Note that the default pathname there, pointing to your server media, uses the variable [currentIPAddress]. This means the server is looking to your internal IP addy, which is USELESS, and not to the DSL Modem IP addy.

To download pics and sounds to your guests again, flawlessly:

Click a check mark into the box "Use an external media and avatar server"
The gray default field clears for you to enter your new pathname.
Enter the IDENTICAL pathname, except this time PASTE IN THE DSL Modem IP Addy in place of the variable [currentIPAddress].

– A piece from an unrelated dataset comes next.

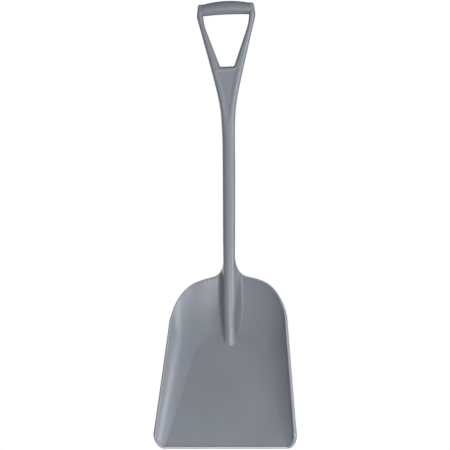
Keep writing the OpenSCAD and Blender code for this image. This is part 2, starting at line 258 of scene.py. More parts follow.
def settle(mesh: bpy.types.Mesh, crease_angle: float, dissolve: bool) -> None:
    """Weld a mesh, turn its faces outward and shade it smooth.

    Args:
        mesh: the mesh, changed in place.
        crease_angle: edges sharper than this stay crisp, in degrees.
        dissolve: also take out faces without an area.
    """
    work = bmesh.new()
    work.from_mesh(mesh)
    bmesh.ops.remove_doubles(work, verts=work.verts, dist=WELD)
    if dissolve:
        bmesh.ops.dissolve_degenerate(work, edges=work.edges, dist=WELD / 2)
    bmesh.ops.recalc_face_normals(work, faces=work.faces)
    work.to_mesh(mesh)
    work.free()
    mesh.shade_smooth()
    mesh.set_sharp_from_angle(angle=math.radians(crease_angle))


def closed_mesh(name: str, points: Sequence[Point], faces: Sequence[Sequence[int]],
                finish: MouldedPlastic, crease_angle: float = 38.0) -> bpy.types.Object:
    """Make a closed, outward-facing, smooth-shaded mesh object.

    Args:
        name: object name.
        points: vertices in metres.
        faces: corner numbers of each face.
        finish: the plastic it is dressed in.
        crease_angle: edges sharper than this stay crisp, in degrees.

    Returns:
        The object, linked to the scene.
    """
    mesh = bpy.data.meshes.new(name)
    mesh.from_pydata(points, [], faces)
    settle(mesh, crease_angle, dissolve=True)
    mesh.materials.append(finish.material())
    return place_object(name, mesh)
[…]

The new pathname will look like this:

http://xxx.xxx.xxx.xxx:9990/palace/media

where the string of Xs is your actual DSL Modem IP addy.

Click OK. Leave your Server running, open your Client and go to your Server Palace. Guests will now be able to download pics and sounds flawlessly again. Palace Server will retain this new addy pathname until you change it again.

The only drawback to this is, you will have to re-enter a new DSL IP addy everytime you reboot your machine, because each time you reboot a new DSL addy is assigned.

Perhaps some Palace Server Guru will write an optional Add-in sometime for DSL users that will insert a new variable, one that looks for the DSL addy and not the "current IP address" of the machine.

As I see it, the manual fix is a small price to pay to get the wonderful sucker working normally again!

I want to thank all of you who contributed other fix suggestions for these problems. All of them apply in one way or another to folks specific problems. It pleases me to make this contribution back to the community of people I have come to care for and respect a lot.

Oh btw. Also found out that some DSL modems are NOT compatible with Windows XP. Check with your provider to verify your modem is, if you are running XP. Also found out that some modems generate the PPPoE from hardware in the modem, not from your software OS. In these instances, the internal IP addy works normally and the NAT protocol does not affect its use. Go figure.

Ok getting pretty tired now. Hope this will save some the grief I experienced in resolving these DSL issues.